As Felix states, when telling the story of their business’s imagined journey to bankruptcy, leaders almost always identify a lack of innovation as a contributing factor. This exercise therefore uses loss-framing to position innovation as crucial to an organization’s survival, rather than something that could potentially bring them a few optional benefits.

This kind of thinking can really help to change the way leadership perceives risk around innovation, helping them understand why it’s so important.

Leading Cultural Change for More Impactful Innovation

To make innovation the norm within an organization, it must be seen as everyone’s responsibility.
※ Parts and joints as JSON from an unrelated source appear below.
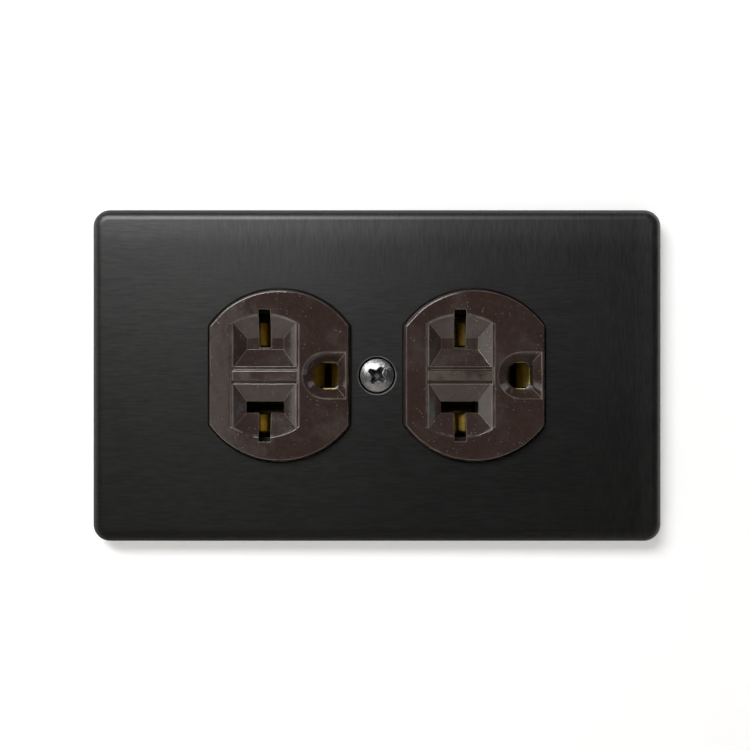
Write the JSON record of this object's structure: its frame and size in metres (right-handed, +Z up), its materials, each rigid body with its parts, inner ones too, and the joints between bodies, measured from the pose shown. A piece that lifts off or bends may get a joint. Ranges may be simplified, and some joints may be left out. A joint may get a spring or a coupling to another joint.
{
  "type": "duplex wall outlet",
  "caption": "Duplex wall outlet: black metal wall plate over a brown receptacle with tapered blade funnels, strap, contacts and screw terminals.",
  "frame": {"origin": "middle of the wall plate, on the wall's surface, midway between the two box screws", "axes": "+X along the plate with the grounding holes to the right, +Y into the wall box, +Z up"},
  "size_m": [0.1142, 0.0315, 0.0666],
  "materials": {
    "plate_black": "satin black over fine horizontal brushing",
    "nickel_plate": "bright nickel",
    "face_brown": "glossy moulded brown thermoset",
    "zinc_steel": "zinc plated",
    "housing_black": "moulded dark thermoset, satin",
    "brass": "rolled brass strip",
    "rivet_steel": "plated",
    "green_screw": "green dyed plating",
    "screw_steel": "zinc plated",
    "fibre_washer": "vulcanised fibre",
    "spring_bronze": "phosphor bronze",
    "clamp_steel": "zinc plated, ribbed",
    "brass_screw": "brass plated"
  },
  "bodies": {
    "device": {"face_cover": "face_brown", "mounting_strap": "zinc_steel", "rear_housing": "housing_black", "line_contact_upper": "brass", "line_contact_lower": "brass", "ground_contact_strip": "brass", "ground_rivets": "rivet_steel", "retainer_washer": "fibre_washer", "self_ground_clip": "spring_bronze", "assembly_screws": "screw_steel"},
    "wall_plate": {"wall_plate": "plate_black"},
    "plate_screw": {"plate_screw": "nickel_plate"},
    "box_screw_left": {"box_screw_left": "screw_steel"},
    "box_screw_right": {"box_screw_right": "screw_steel"},
    "terminal_clamp_upper_left": {"terminal_clamp_upper_left": "clamp_steel"},
    "terminal_screw_upper_left": {"terminal_screw_upper_left": "brass_screw"},
    "terminal_clamp_upper_right": {"terminal_clamp_upper_right": "clamp_steel"},
    "terminal_screw_upper_right": {"terminal_screw_upper_right": "brass_screw"},
    "terminal_clamp_lower_left": {"terminal_clamp_lower_left": "clamp_steel"},
    "terminal_screw_lower_left": {"terminal_screw_lower_left": "brass_screw"},
    "terminal_clamp_lower_right": {"terminal_clamp_lower_right": "clamp_steel"},
    "terminal_screw_lower_right": {"terminal_screw_lower_right": "brass_screw"},
    "ground_clamp": {"ground_clamp": "zinc_steel"},
    "ground_screw": {"ground_screw": "green_screw"}
  },
  "joints": [
    {"name": "plate_off", "type": "slide", "parent": "device", "child": "wall_plate", "axis": [0, -1, 0], "range_m": [0, 0.03]},
    {"name": "plate_screw_turn", "type": "hinge", "parent": "wall_plate", "child": "plate_screw", "pos_m": [0, -0.005, 0], "axis": [0, -1, 0], "continuous": true},
    {"name": "box_screw_left_turn", "type": "hinge", "parent": "device", "child": "box_screw_left", "pos_m": [-0.04167, 0, 0], "axis": [0, -1, 0], "continuous": true},
    {"name": "box_screw_right_turn", "type": "hinge", "parent": "device", "child": "box_screw_right", "pos_m": [0.04167, 0, 0], "axis": [0, -1, 0], "continuous": true},
    {"name": "clamp_upper_left_travel", "type": "slide", "parent": "device", "child": "terminal_clamp_upper_left", "axis": [0, 0, 1], "range_m": [0, 0.00238]},
    {"name": "terminal_upper_left_turn", "type": "hinge", "parent": "terminal_clamp_upper_left", "child": "terminal_screw_upper_left", "pos_m": [-0.0125, 0.0082, 0.0143], "axis": [0, 0, 1], "range_deg": [0, 1080]},
    {"name": "clamp_upper_right_travel", "type": "slide", "parent": "device", "child": "terminal_clamp_upper_right", "axis": [0, 0, 1], "range_m": [0, 0.00238]},
    {"name": "terminal_upper_right_turn", "type": "hinge", "parent": "terminal_clamp_upper_right", "child": "terminal_screw_upper_right", "pos_m": [0.0067, 0.0082, 0.0143], "axis": [0, 0, 1], "range_deg": [0, 1080]},
    {"name": "clamp_lower_left_travel", "type": "slide", "parent": "device", "child": "terminal_clamp_lower_left", "axis": [0, 0, -1], "range_m": [0, 0.00238]},
    {"name": "terminal_lower_left_turn", "type": "hinge", "parent": "terminal_clamp_lower_left", "child": "terminal_screw_lower_left", "pos_m": [-0.0125, 0.0082, -0.0143], "axis": [0, 0, -1], "range_deg": [0, 1080]},
    {"name": "clamp_lower_right_travel", "type": "slide", "parent": "device", "child": "terminal_clamp_lower_right", "axis": [0, 0, -1], "range_m": [0, 0.00238]},
    {"name": "terminal_lower_right_turn", "type": "hinge", "parent": "terminal_clamp_lower_right", "child": "terminal_screw_lower_right", "pos_m": [0.0067, 0.0082, -0.0143], "axis": [0, 0, -1], "range_deg": [0, 1080]},
    {"name": "ground_clamp_travel", "type": "slide", "parent": "device", "child": "ground_clamp", "axis": [0, 0, -1], "range_m": [0, 0.00238]},
    {"name": "ground_screw_turn", "type": "hinge", "parent": "ground_clamp", "child": "ground_screw", "pos_m": [0.0397, 0.006, -0.00875], "axis": [0, 0, -1], "range_deg": [0, 1080]}
  ],
  "couplings": [
    {"joint": "terminal_upper_left_turn", "follows": "clamp_upper_left_travel", "rad_per_m": 7913.3},
    {"joint": "terminal_upper_right_turn", "follows": "clamp_upper_right_travel", "rad_per_m": 7913.3},
    {"joint": "terminal_lower_left_turn", "follows": "clamp_lower_left_travel", "rad_per_m": 7913.3},
    {"joint": "terminal_lower_right_turn", "follows": "clamp_lower_right_travel", "rad_per_m": 7913.3},
    {"joint": "ground_screw_turn", "follows": "ground_clamp_travel", "rad_per_m": 7913.3}
  ]
}
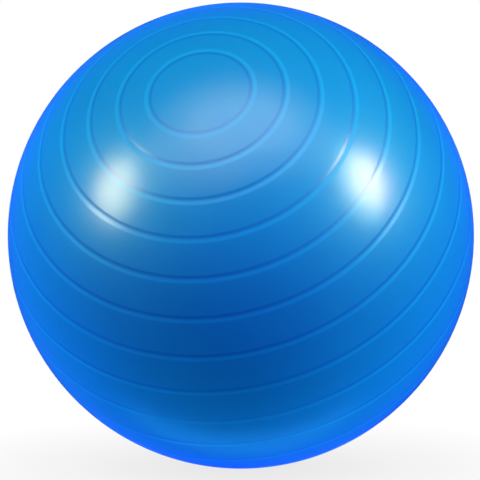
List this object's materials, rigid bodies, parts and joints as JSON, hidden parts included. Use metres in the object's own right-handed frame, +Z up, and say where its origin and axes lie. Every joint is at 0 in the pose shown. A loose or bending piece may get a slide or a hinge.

This can be tricky when innovation activities are siloed to specialist innovation labs or departments, as it encourages people in other areas of the business to think it’s not relevant to their role, their work, or even the success of the company.

In order to change the culture around innovation it’s important to change this mindset - so Felix recommends training people in all areas of the business in concepts such as reframing, empathy, courage, and long term thinking. This will help everyone to be more courageous in the way they relate to risk, and ultimately make the whole organization more innovative.

He also recommends that organizations find suitable ways of incentivizing innovation that encourage people to take risks on potentially game-changing projects.

Innovation needs to be incentivized way more. People in the iPod team got huge amounts of shares, for example, because they knew that if they failed, they would lose their job. But if they succeeded, they’d be rich. This is the kind of culture and motivation you need for innovation, but it’s not there in most established European companies. This is why there’s the tendency to do the whole innovation theater thing, you can’t lose much. But you also can’t win much either.